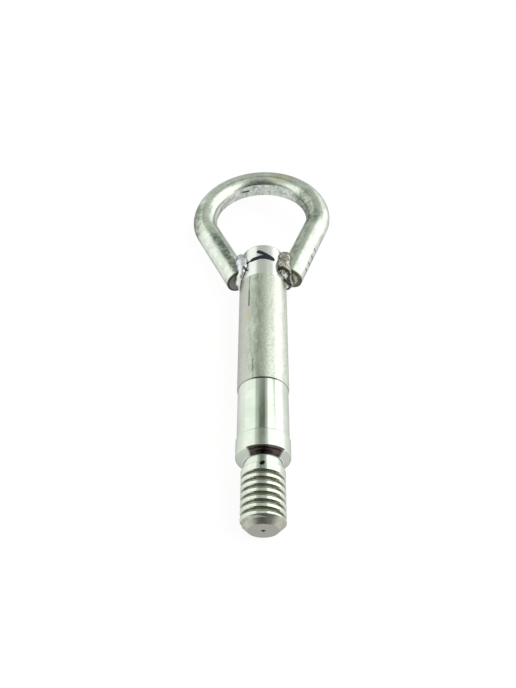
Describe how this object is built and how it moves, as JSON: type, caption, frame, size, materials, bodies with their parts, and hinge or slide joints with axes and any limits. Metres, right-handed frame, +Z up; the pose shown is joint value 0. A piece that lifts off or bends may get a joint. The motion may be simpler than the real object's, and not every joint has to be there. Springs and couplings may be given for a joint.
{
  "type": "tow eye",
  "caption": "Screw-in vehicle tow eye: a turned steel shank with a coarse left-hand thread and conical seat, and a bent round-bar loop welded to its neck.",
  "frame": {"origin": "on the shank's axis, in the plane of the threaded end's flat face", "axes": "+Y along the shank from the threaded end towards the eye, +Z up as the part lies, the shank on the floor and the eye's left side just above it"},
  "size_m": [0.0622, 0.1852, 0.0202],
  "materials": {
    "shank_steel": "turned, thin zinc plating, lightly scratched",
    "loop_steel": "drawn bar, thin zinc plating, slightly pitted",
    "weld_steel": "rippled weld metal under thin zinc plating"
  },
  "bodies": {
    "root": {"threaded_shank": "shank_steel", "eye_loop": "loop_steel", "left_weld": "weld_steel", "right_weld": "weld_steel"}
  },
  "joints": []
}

## Aim of the exercise
Your task is to repeat the data exactly; please include every line.

## Response
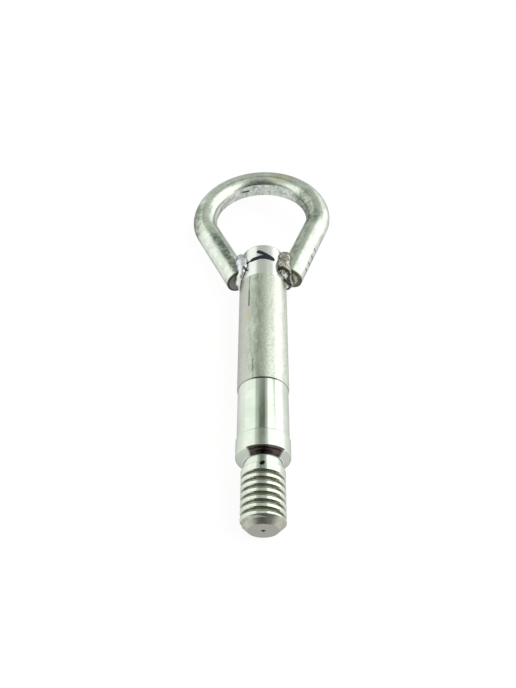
Describe how this object is built and how it moves, as JSON: type, caption, frame, size, materials, bodies with their parts, and hinge or slide joints with axes and any limits. Metres, right-handed frame, +Z up; the pose shown is joint value 0. A piece that lifts off or bends may get a joint. The motion may be simpler than the real object's, and not every joint has to be there. Springs and couplings may be given for a joint.
{
  "type": "tow eye",
  "caption": "Screw-in vehicle tow eye: a turned steel shank with a coarse left-hand thread and conical seat, and a bent round-bar loop welded to its neck.",
  "frame": {"origin": "on the shank's axis, in the plane of the threaded end's flat face", "axes": "+Y along the shank from the threaded end towards the eye, +Z up as the part lies, the shank on the floor and the eye's left side just above it"},
  "size_m": [0.0622, 0.1852, 0.0202],
  "materials": {
    "shank_steel": "turned, thin zinc plating, lightly scratched",
    "loop_steel": "drawn bar, thin zinc plating, slightly pitted",
    "weld_steel": "rippled weld metal under thin zinc plating"
  },
  "bodies": {
    "root": {"threaded_shank": "shank_steel", "eye_loop": "loop_steel", "left_weld": "weld_steel", "right_weld": "weld_steel"}
  },
  "joints": []
}